TASK | Reproduce exactly the lines from the one containing "Keep writing the" down to the one containing "node's output. Arithmetic", including both of those lines, and nothing else.

PROVIDED MATERIAL |
:::::

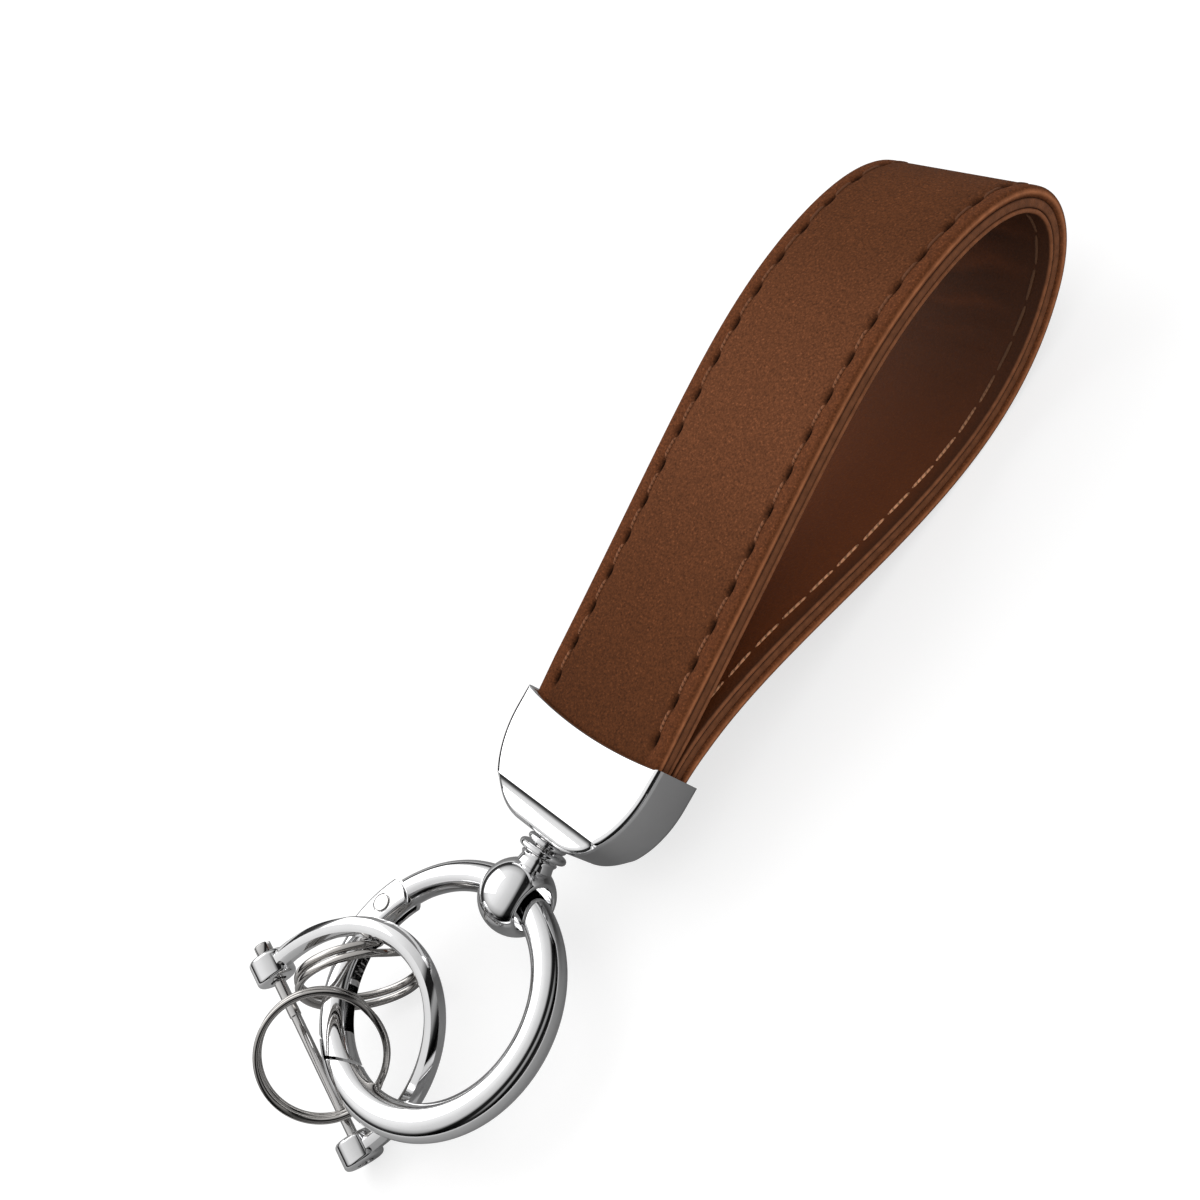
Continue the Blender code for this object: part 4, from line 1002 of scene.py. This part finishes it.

:::::

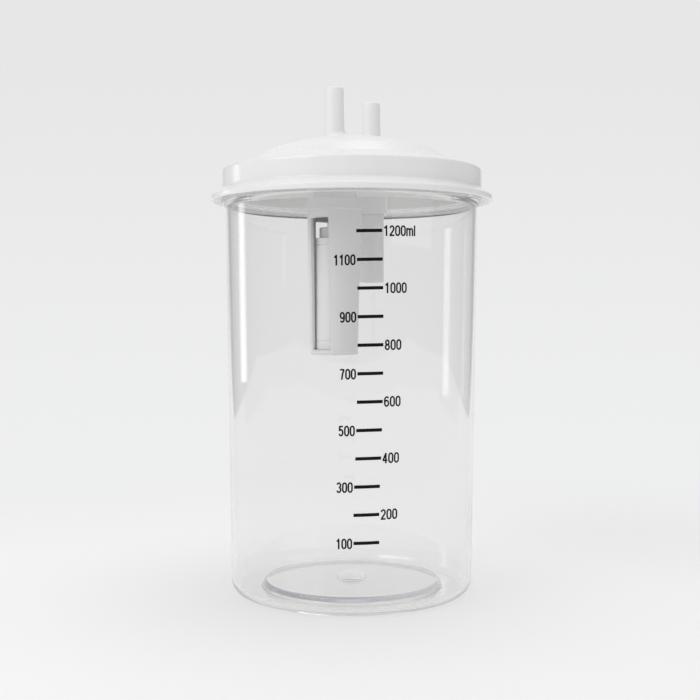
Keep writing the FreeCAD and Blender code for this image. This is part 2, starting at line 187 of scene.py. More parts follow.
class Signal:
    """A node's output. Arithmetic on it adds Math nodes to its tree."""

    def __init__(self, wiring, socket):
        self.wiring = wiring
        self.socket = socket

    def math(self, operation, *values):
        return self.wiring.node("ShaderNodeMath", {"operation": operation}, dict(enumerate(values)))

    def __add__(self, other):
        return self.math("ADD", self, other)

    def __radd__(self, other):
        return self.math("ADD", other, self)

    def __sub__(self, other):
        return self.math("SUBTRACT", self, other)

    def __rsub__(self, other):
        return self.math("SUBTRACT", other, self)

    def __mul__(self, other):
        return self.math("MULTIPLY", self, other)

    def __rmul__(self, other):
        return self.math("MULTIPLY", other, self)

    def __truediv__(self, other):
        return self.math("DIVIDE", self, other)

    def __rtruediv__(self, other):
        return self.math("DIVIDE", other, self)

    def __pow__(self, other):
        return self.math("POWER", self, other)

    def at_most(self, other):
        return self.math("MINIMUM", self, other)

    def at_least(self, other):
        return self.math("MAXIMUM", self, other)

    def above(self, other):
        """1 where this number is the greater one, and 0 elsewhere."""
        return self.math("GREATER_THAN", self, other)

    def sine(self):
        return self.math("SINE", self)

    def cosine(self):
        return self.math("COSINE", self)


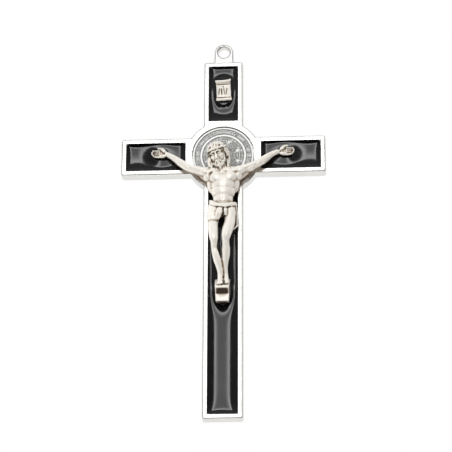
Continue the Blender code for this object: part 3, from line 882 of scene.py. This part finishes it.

:::::

FINAL RESULT |
Keep writing the FreeCAD and Blender code for this image. This is part 2, starting at line 187 of scene.py. More parts follow.
class Signal:
    """A node's output. Arithmetic on it adds Math nodes to its tree."""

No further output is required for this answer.